-- Begin Records shown --

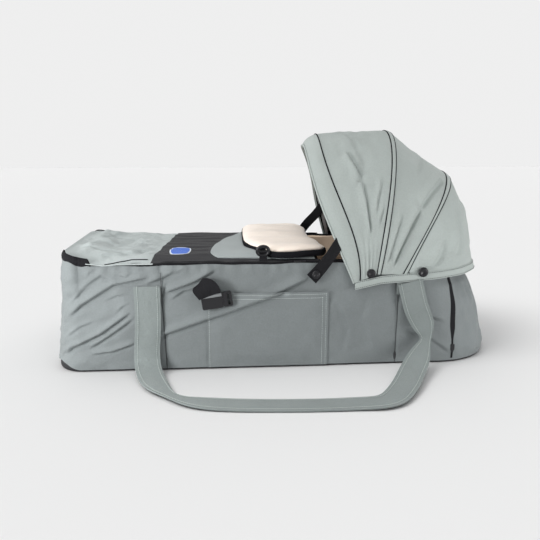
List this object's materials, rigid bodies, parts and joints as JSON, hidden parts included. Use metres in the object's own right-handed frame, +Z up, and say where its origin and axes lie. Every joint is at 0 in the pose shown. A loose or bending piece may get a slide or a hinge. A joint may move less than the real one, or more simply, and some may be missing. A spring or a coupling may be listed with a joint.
{
  "type": "carrycot",
  "caption": "Soft oblong baby carrycot with padded walls, folding hood, zipped apron with folded bib, side pocket, side buckles and two webbing carry straps.",
  "frame": {"origin": "on the ground, under the centre of the bounding box", "axes": "+Z up, +X towards the head end under the hood, -Y towards the pocket side"},
  "size_m": [0.8275, 0.7572, 0.4214],
  "materials": {
    "grey_fabric": "fine twill polyester",
    "black_fabric": "black woven polyester",
    "beige_fleece": "soft beige fleece",
    "beige_lining": "beige cotton lining",
    "mattress_cover": "white cotton cover",
    "foam": "polyester padding",
    "board": "stiff plastic board",
    "bow_strip": "springy plastic strip",
    "black_plastic": "moulded acetal",
    "blue_label": "plain woven label"
  },
  "bodies": {
    "cot": {"base_cover": "black_fabric", "base_board": "board", "base_piping": "black_fabric", "side_panel_near": "grey_fabric", "side_panel_far": "grey_fabric", "head_panel": "grey_fabric", "foot_panel": "grey_fabric", "wall_foam_near": "foam", "wall_foam_far": "foam", "wall_foam_head": "foam", "wall_foam_foot": "foam", "lining": "beige_lining", "mattress": "mattress_cover", "rim_binding": "black_fabric", "foot_strip": "black_fabric", "pocket": "grey_fabric", "strap_anchors": "grey_fabric", "side_zip_tapes": "black_fabric", "head_zip_tapes": "black_fabric", "buckle_sockets": "black_plastic", "buckle_webbings": "black_fabric", "hood_panel_rear": "grey_fabric", "hood_hem": "grey_fabric", "hood_hubs": "black_plastic", "hem_snaps": "black_plastic"},
    "hood_rear": {"bow_rear": "bow_strip", "sleeve_rear": "grey_fabric"},
    "hood_mid": {"bow_mid": "bow_strip", "sleeve_mid": "grey_fabric", "hood_panel_mid": "grey_fabric"},
    "hood_front": {"bow_front": "bow_strip", "hood_visor": "grey_fabric", "hood_panel_front": "grey_fabric"},
    "apron": {"apron_cover": "grey_fabric", "apron_band": "black_fabric", "apron_inset": "grey_fabric", "apron_label": "blue_label"},
    "bib": {"bib_pad": "beige_fleece", "bib_trim": "black_fabric", "bib_button": "black_plastic"},
    "strap_legs_near": {"strap_legs_near": "grey_fabric"},
    "strap_loop_near": {"strap_loop_near": "grey_fabric"},
    "side_slider_near": {"side_zip_slider_near": "black_plastic"},
    "head_slider_near": {"head_zip_slider_near": "black_plastic"},
    "plug_near": {"buckle_plug_near": "black_plastic"},
    "prong_upper_near": {"buckle_prong_upper_near": "black_plastic"},
    "prong_lower_near": {"buckle_prong_lower_near": "black_plastic"},
    "hood_strap_near": {"hood_strap_near": "black_fabric", "hood_strap_snap_near": "black_plastic"},
    "strap_legs_far": {"strap_legs_far": "grey_fabric"},
    "strap_loop_far": {"strap_loop_far": "grey_fabric"},
    "side_slider_far": {"side_zip_slider_far": "black_plastic"},
    "head_slider_far": {"head_zip_slider_far": "black_plastic"},
    "plug_far": {"buckle_plug_far": "black_plastic"},
    "prong_upper_far": {"buckle_prong_upper_far": "black_plastic"},
    "prong_lower_far": {"buckle_prong_lower_far": "black_plastic"},
    "hood_strap_far": {"hood_strap_far": "black_fabric", "hood_strap_snap_far": "black_plastic"}
  },
  "joints": [
    {"name": "hood_fold", "type": "hinge", "parent": "cot", "child": "hood_rear", "pos_m": [0.153, 0, 0.172], "axis": [0, 1, 0], "range_deg": [0, 18.8]},
    {"name": "hood_mid_fold", "type": "hinge", "parent": "hood_rear", "child": "hood_mid", "pos_m": [0.153, 0, 0.172], "axis": [0, 1, 0], "range_deg": [0, 26.8], "deforming": ["hood_panel_mid", "hood_panel_rear"]},
    {"name": "hood_front_fold", "type": "hinge", "parent": "hood_mid", "child": "hood_front", "pos_m": [0.153, 0, 0.172], "axis": [0, 1, 0], "range_deg": [0, 21.4], "deforming": ["hood_panel_front"]},
    {"name": "apron_fold", "type": "hinge", "parent": "cot", "child": "apron", "pos_m": [-0.4002, 0, 0.1904], "axis": [0, -1, 0], "range_deg": [0, 90]},
    {"name": "bib_fold", "type": "hinge", "parent": "apron", "child": "bib", "pos_m": [0.061, 0, 0.1998], "axis": [0, 1, 0], "range_deg": [0, 175]},
    {"name": "strap_lift_near", "type": "hinge", "parent": "cot", "child": "strap_legs_near", "pos_m": [0, -0.19, 0.139], "axis": [-1, 0, 0], "range_deg": [0, 155]},
    {"name": "strap_bend_near", "type": "hinge", "parent": "strap_legs_near", "child": "strap_loop_near", "pos_m": [0, -0.19, 0.006], "axis": [-1, 0, 0], "range_deg": [-90, 0]},
    {"name": "side_zip_near", "type": "slide", "parent": "cot", "child": "side_slider_near", "axis": [-1, 0, 0], "range_m": [0, 0.29]},
    {"name": "head_zip_near", "type": "slide", "parent": "cot", "child": "head_slider_near", "axis": [0, 0, 1], "range_m": [0, 0.1]},
    {"name": "buckle_slide_near", "type": "slide", "parent": "cot", "child": "plug_near", "axis": [0.9903, 0, 0.1392], "range_m": [0, 0.032]},
    {"name": "buckle_press_near", "type": "hinge", "parent": "plug_near", "child": "prong_upper_near", "pos_m": [-0.11037, -0.1909, 0.13908], "axis": [0, -1, 0], "range_deg": [0, 6], "stiffness_Nm_per_rad": 0.05},
    {"name": "buckle_press_lower_near", "type": "hinge", "parent": "plug_near", "child": "prong_lower_near", "pos_m": [-0.10815, -0.1909, 0.12324], "axis": [0, 1, 0], "range_deg": [0, 6], "stiffness_Nm_per_rad": 0.05},
    {"name": "hood_strap_turn_near", "type": "hinge", "parent": "cot", "child": "hood_strap_near", "pos_m": [0.055, -0.1804, 0.171], "axis": [0, -1, 0], "range_deg": [0, 38]},
    {"name": "strap_lift_far", "type": "hinge", "parent": "cot", "child": "strap_legs_far", "pos_m": [0, 0.19, 0.139], "axis": [1, 0, 0], "range_deg": [0, 155]},
    {"name": "strap_bend_far", "type": "hinge", "parent": "strap_legs_far", "child": "strap_loop_far", "pos_m": [0, 0.19, 0.006], "axis": [1, 0, 0], "range_deg": [-90, 0]},
    {"name": "side_zip_far", "type": "slide", "parent": "cot", "child": "side_slider_far", "axis": [-1, 0, 0], "range_m": [0, 0.29]},
    {"name": "head_zip_far", "type": "slide", "parent": "cot", "child": "head_slider_far", "axis": [0, 0, 1], "range_m": [0, 0.1]},
    {"name": "buckle_slide_far", "type": "slide", "parent": "cot", "child": "plug_far", "axis": [0.9903, 0, 0.1392], "range_m": [0, 0.032]},
    {"name": "buckle_press_far", "type": "hinge", "parent": "plug_far", "child": "prong_upper_far", "pos_m": [-0.11037, 0.1909, 0.13908], "axis": [0, -1, 0], "range_deg": [0, 6], "stiffness_Nm_per_rad": 0.05},
    {"name": "buckle_press_lower_far", "type": "hinge", "parent": "plug_far", "child": "prong_lower_far", "pos_m": [-0.10815, 0.1909, 0.12324], "axis": [0, 1, 0], "range_deg": [0, 6], "stiffness_Nm_per_rad": 0.05},
    {"name": "hood_strap_turn_far", "type": "hinge", "parent": "cot", "child": "hood_strap_far", "pos_m": [0.055, 0.1804, 0.171], "axis": [0, -1, 0], "range_deg": [0, 38]}
  ],
  "couplings": [
    {"joint": "hood_mid_fold", "follows": "hood_fold", "ratio": 1.42},
    {"joint": "hood_front_fold", "follows": "hood_fold", "ratio": 1.13},
    {"joint": "strap_bend_near", "follows": "strap_lift_near", "ratio": -0.58},
    {"joint": "buckle_press_lower_near", "follows": "buckle_press_near", "ratio": 1},
    {"joint": "strap_bend_far", "follows": "strap_lift_far", "ratio": -0.58},
    {"joint": "buckle_press_lower_far", "follows": "buckle_press_far", "ratio": 1}
  ]
}
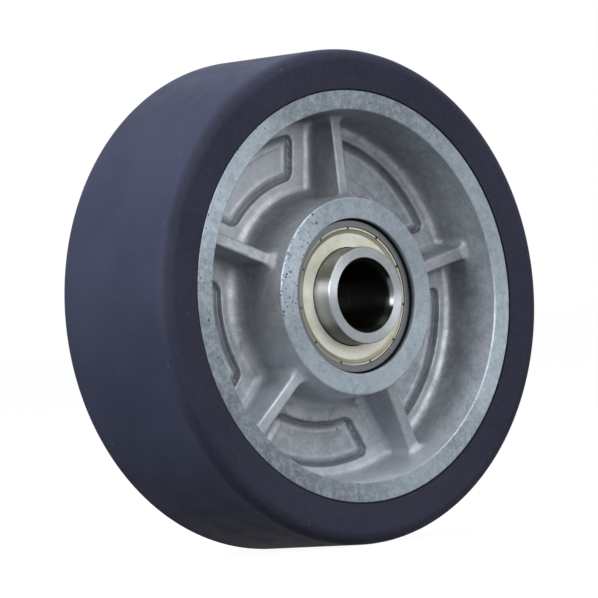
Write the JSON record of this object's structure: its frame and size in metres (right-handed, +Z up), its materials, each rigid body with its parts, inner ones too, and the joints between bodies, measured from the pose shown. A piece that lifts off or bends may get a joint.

-- End Records shown --

■ **What you should do**
In the entries above, find every line with the word "rigid" and list it.

■ **Output of the exercise**
List this object's materials, rigid bodies, parts and joints as JSON, hidden parts included. Use metres in the object's own right-handed frame, +Z up, and say where its origin and axes lie. Every joint is at 0 in the pose shown. A loose or bending piece may get a slide or a hinge. A joint may move less than the real one, or more simply, and some may be missing. A spring or a coupling may be listed with a joint.
Write the JSON record of this object's structure: its frame and size in metres (right-handed, +Z up), its materials, each rigid body with its parts, inner ones too, and the joints between bodies, measured from the pose shown. A piece that lifts off or bends may get a joint.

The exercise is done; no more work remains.